White Grape and Peach Wine

Winemaking Talk - Winemaking Forum

Help Support Winemaking Talk - Winemaking Forum:

This site may earn a commission from merchant affiliate links, including eBay, Amazon, and others.

Val-the-Brew-Gal

Magickal Cat Wines
Supporting Member
Joined
May 22, 2014
Messages
417
Reaction score
376
Location
Deer Park, WA
I want to try out a wine made from the juice concentrate. I only have 2 white grape and peach containers in the freezer but would like to substitute some frozen peaches for the other can of concentrate. Has anyone tried this? If so, do you have a recipe or suggestions?

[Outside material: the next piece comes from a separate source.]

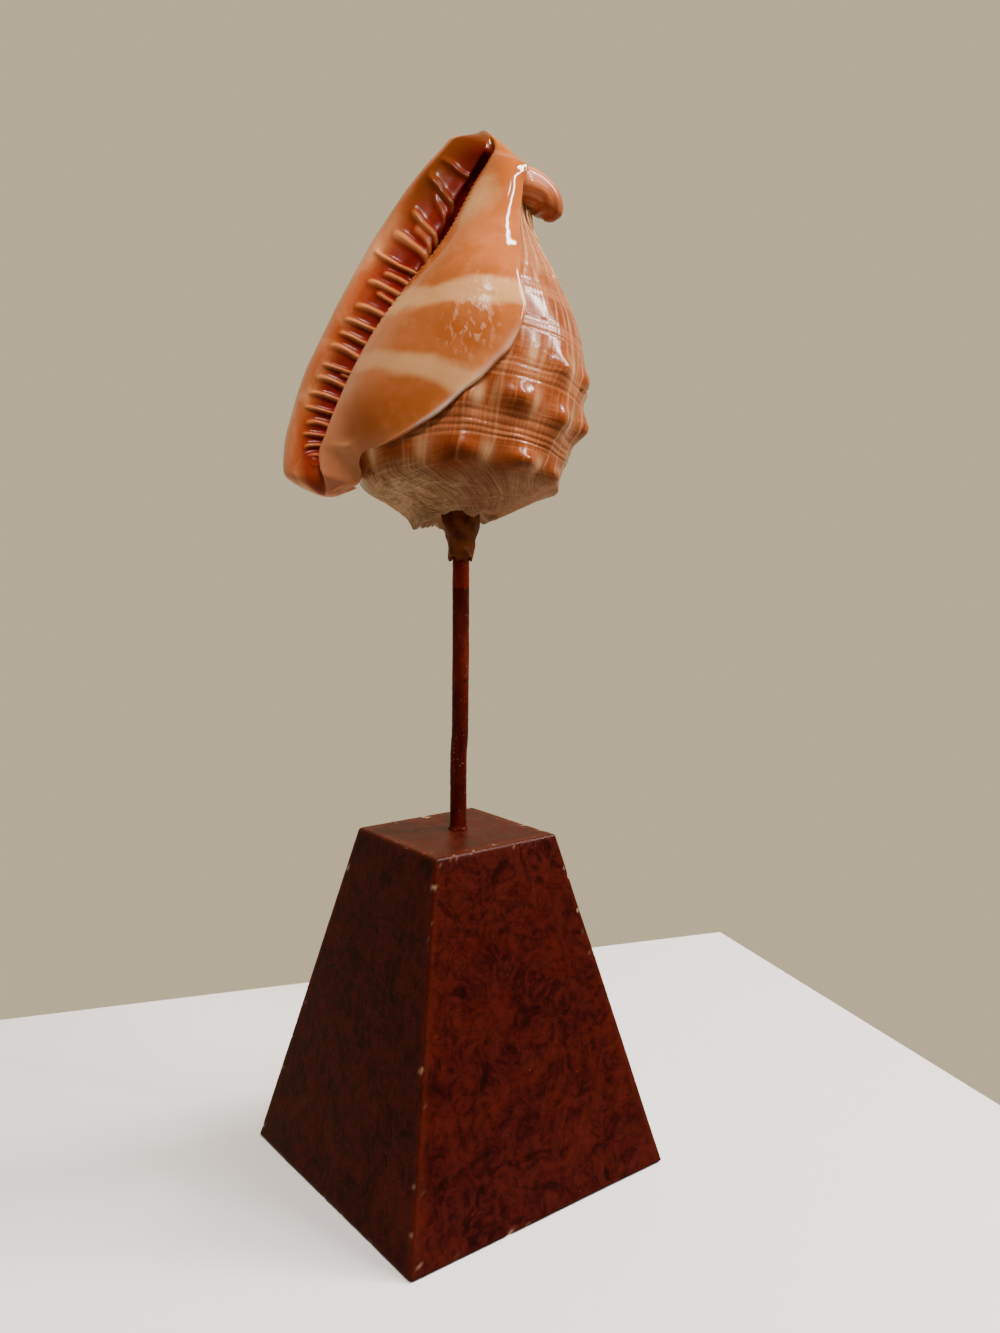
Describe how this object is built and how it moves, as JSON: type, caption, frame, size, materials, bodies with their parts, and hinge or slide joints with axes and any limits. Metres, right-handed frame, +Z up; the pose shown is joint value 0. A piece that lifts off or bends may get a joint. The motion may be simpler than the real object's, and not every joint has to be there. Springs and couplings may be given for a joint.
{
  "type": "mounted bull-mouth helmet shell",
  "caption": "Large toothed, glossy-lipped helmet shell mounted spire down on a thin dowel that rises from a tapered lacquered block, for display.",
  "frame": {"origin": "middle of the block's flat underside, where the object rests", "axes": "+Z up along the dowel, X and Y along the block's sides; the shell's aperture faces between -X and -Y"},
  "size_m": [0.11, 0.1078, 0.375],
  "materials": {
    "shell": "glossy orange and cream callus, satin banded and knobbed body whorl",
    "putty": "rough brown filler",
    "dowel": "dark red paint, worn",
    "block": "mottled red-brown lacquer, chipped edges"
  },
  "bodies": {
    "root": {"shell": "shell", "mounting_putty": "putty", "rod": "dowel", "base_block": "block"}
  },
  "joints": []
}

In the event I don't find any recipe, I am planning to sort of combine Jack Kellers Peach Wine and White Grape and Peach recipes and hope for the best. Any input on this draft would be greatly appreciated!


1 lb frozen peaches
2 - 12 oz can frozen white grape and peach concentrate
1-1/4 lbs granulated sugar (or the amount needed to reach 1.085)
1-1/2 tsp acid blend
1 tsp pectic enzyme
1/4 tsp tannin
water to one gallon
1 crushed Campden tablet
1 tsp yeast nutrient
Champagne wine yeast

Put the water on to boil. Put peaches in nylon straining bag and tie it closed. Put in primary and mash and squeeze with hands until no solids remain. When water boils, dissolve sugar in it. Pour over peaches. Add both cans of frozen white grape juice. When must cools, add acid blend, yeast nutrient, tannin, and crushed Campden tablet. Cover primary and set aside 12 hours. Stir in pectic enzyme and set aside another 12 hours. Sprinkle yeast on top of must and recover. Stir daily for 10 days, then drip drain pulp without squeezing. Siphon off sediments into secondary and fit airlock. Rack every 30 days until fermentation completely ends and wine clears. Set aside two months and rack again into bottles. Taste any time after three months.

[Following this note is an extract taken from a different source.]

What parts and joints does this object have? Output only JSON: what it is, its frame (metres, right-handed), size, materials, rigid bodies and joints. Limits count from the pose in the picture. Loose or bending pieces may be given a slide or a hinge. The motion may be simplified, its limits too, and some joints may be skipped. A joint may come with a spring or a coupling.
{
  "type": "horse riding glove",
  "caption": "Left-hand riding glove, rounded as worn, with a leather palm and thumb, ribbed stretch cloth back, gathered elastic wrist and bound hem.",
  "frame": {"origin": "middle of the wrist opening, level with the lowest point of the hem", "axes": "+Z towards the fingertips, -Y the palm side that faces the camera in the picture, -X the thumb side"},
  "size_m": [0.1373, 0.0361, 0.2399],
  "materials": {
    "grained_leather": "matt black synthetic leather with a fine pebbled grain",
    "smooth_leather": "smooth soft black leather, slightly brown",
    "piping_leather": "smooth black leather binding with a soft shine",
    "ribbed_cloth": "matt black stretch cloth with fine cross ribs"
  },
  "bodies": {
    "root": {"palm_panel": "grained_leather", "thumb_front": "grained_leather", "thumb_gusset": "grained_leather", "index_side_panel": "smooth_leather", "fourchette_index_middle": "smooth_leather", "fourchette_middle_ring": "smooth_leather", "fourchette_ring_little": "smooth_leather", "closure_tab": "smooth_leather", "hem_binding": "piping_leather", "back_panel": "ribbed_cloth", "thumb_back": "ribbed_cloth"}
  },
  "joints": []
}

I am also playing with the idea of adding some frozen raspberries because I am a bit shy of a pound of peaches.

Again, any comments or suggestions would be greatly appreciated!

Thanks,
Val
 
You really should measure the specific gravity.
A hydrometer is a cheap investment, and will improve your wine making (as will other equipment).
Otherwise the recipe sound like it will work. Don't expect much peach flavor in your wine unless you plan to back sweeten with an F-pack.
 
Thanks for your reply. I do have a hydrometer and will add sugar to acheive about a 1.085 specific gravity as that seems to be the general consensus that I have seen as I searched the forum. Since the concentrate is White Grape and Peach, I am hoping that that will help give it more of a peach flavor and that the actual fruit will give it a bit more body.
 
Very interested how it will turn out. I have some skeeter pee and white grape and peach that actually has been ageing for over 6 months. Gonna bottle it next month.

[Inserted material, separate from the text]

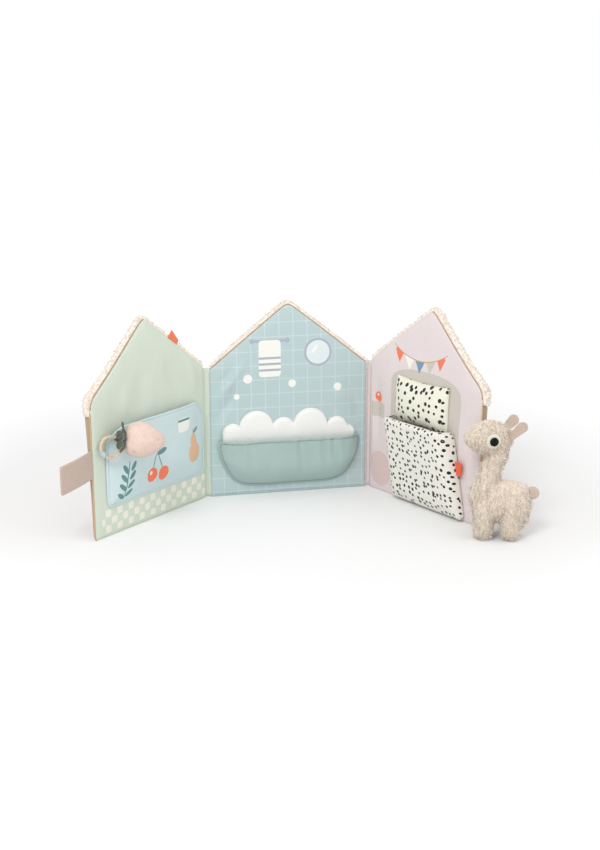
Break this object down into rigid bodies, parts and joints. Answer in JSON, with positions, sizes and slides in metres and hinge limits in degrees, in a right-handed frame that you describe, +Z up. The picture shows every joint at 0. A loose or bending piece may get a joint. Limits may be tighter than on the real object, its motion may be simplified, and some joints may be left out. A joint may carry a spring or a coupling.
{
  "type": "baby soft book",
  "caption": "Fold-out fabric house book for a baby: padded gabled pages with patch pockets, a ring with a plush strawberry, a closing strap and a stuffed llama.",
  "frame": {"origin": "on the ground, at the middle of the centre page's foot", "axes": "+X to the viewer's right along the centre page, -Y out of the centre page's front, +Z up"},
  "size_m": [0.5337, 0.2536, 0.2438],
  "materials": {
    "sage_cotton": "matte woven cotton, sage green",
    "blue_cotton": "matte woven cotton, light blue-green with a fine white grid",
    "lilac_cotton": "matte woven cotton, greyed lilac",
    "pocket_cotton": "matte woven cotton, light blue-grey",
    "tub_jersey": "matte jersey, grey-teal, gathered",
    "white_velour": "short-pile velour, white",
    "dotted_cotton": "matte woven cotton, cream with small black dots",
    "wadding": "polyester wadding",
    "brown_cloth": "brushed cloth, warm brown",
    "teddy_plush": "curly teddy plush, cream",
    "taupe_velour": "short-pile velour, taupe",
    "orange_tape": "folded woven tape, orange-red, bare",
    "hook_tape": "hook-and-loop tape",
    "wood": "smooth unvarnished beech",
    "strawberry_plush": "short plush, pale pink",
    "leaf_felt": "felt, dark grey-green",
    "llama_plush": "short curly plush, cream-beige",
    "ear_felt": "brushed felt, taupe",
    "patch_felt": "felt, off-white",
    "black_gloss": "polished bead, black"
  },
  "bodies": {
    "centre_page": {"centre_front_cover": "blue_cotton", "centre_wadding": "wadding", "centre_wall_back": "brown_cloth", "centre_roof_plush": "teddy_plush", "left_fold_spine": "sage_cotton", "right_fold_spine": "lilac_cotton", "tub_pocket": "tub_jersey", "foam_pad": "white_velour"},
    "left_page": {"left_front_cover": "sage_cotton", "left_wadding": "wadding", "left_wall_back": "brown_cloth", "left_roof_plush": "teddy_plush", "food_pocket": "pocket_cotton", "ring_loop": "pocket_cotton", "roof_label": "orange_tape"},
    "right_page": {"right_front_cover": "lilac_cotton", "right_wadding": "wadding", "right_wall_back": "brown_cloth", "right_roof_plush": "teddy_plush", "pillow": "dotted_cotton", "duvet_pocket": "dotted_cotton", "duvet_tab": "orange_tape", "strap_loop_tape": "hook_tape"},
    "strap": {"closing_strap": "taupe_velour", "strap_hook_tape": "hook_tape"},
    "strawberry": {"wooden_ring": "wood", "strawberry_loop": "leaf_felt", "strawberry_leaves": "leaf_felt", "strawberry_body": "strawberry_plush"},
    "llama": {"llama_body": "llama_plush", "llama_neck": "llama_plush", "llama_head": "llama_plush", "llama_front_left_leg": "llama_plush", "llama_front_right_leg": "llama_plush", "llama_rear_left_leg": "llama_plush", "llama_rear_right_leg": "llama_plush", "llama_left_ear": "ear_felt", "llama_right_ear": "ear_felt", "llama_left_eye_patch": "patch_felt", "llama_right_eye_patch": "patch_felt", "llama_left_eye": "black_gloss", "llama_right_eye": "black_gloss", "llama_tail": "ear_felt"}
  },
  "joints": [
    {"name": "left_fold", "type": "hinge", "parent": "centre_page", "child": "left_page", "pos_m": [-0.106, -0.0003, 0], "axis": [0, 0, 1], "range_deg": [-61.5, 76]},
    {"name": "right_fold", "type": "hinge", "parent": "centre_page", "child": "right_page", "pos_m": [0.1045, -0.0003, 0], "axis": [0, 0, -1], "range_deg": [-84.5, 40.5]},
    {"name": "closing_strap", "type": "hinge", "parent": "left_page", "child": "strap", "pos_m": [-0.25376, -0.12849, 0.091], "axis": [0, 0, -1], "range_deg": [-54, 96]},
    {"name": "strawberry_swing", "type": "hinge", "parent": "left_page", "child": "strawberry", "pos_m": [-0.23077, -0.12564, 0.11], "axis": [0.2797, -0.9443, 0.1737], "range_deg": [-20, 80]},
    {"name": "llama_lift", "type": "slide", "parent": "centre_page", "child": "llama", "axis": [0, 0, 1], "range_m": [0, 0.12]}
  ]
}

I also have some scuppernong (white muscadines) and white grape and peach wine that I am clearing right now.
 
I think it'll work. If you are planning to backsweeten at all, you can do so with white grape/peach concentrate. That will sweeten, but should also bump up the "peachyness".
 
I have some bulk aging now. Used JsWordy's blueberry bliss recipe, just swapped the fruit to peach and the concord to white grape peach concentrate. Looks good but too early to judge.


Sent from my iPhone using Wine Making
 
I have a peach bulk aging right now made with one can of vinters harvest peaches. Very little peach flavor so I highly recommend either going heavier on your peaches or plan on using an F-Pack to add peach flavor.


Sent from my iPad using Wine Making
 
I have made all of Keller's peach recipes and like the peach/white grape the best. I generally use 3-5 lbs of peaches per gallon depending on availability and funds. I think the 5 lb is noticeably better. I have tried variants with raw sugar and with granulated sugar - both are good. I usually backsweeten to 1.005 and serve it chilled.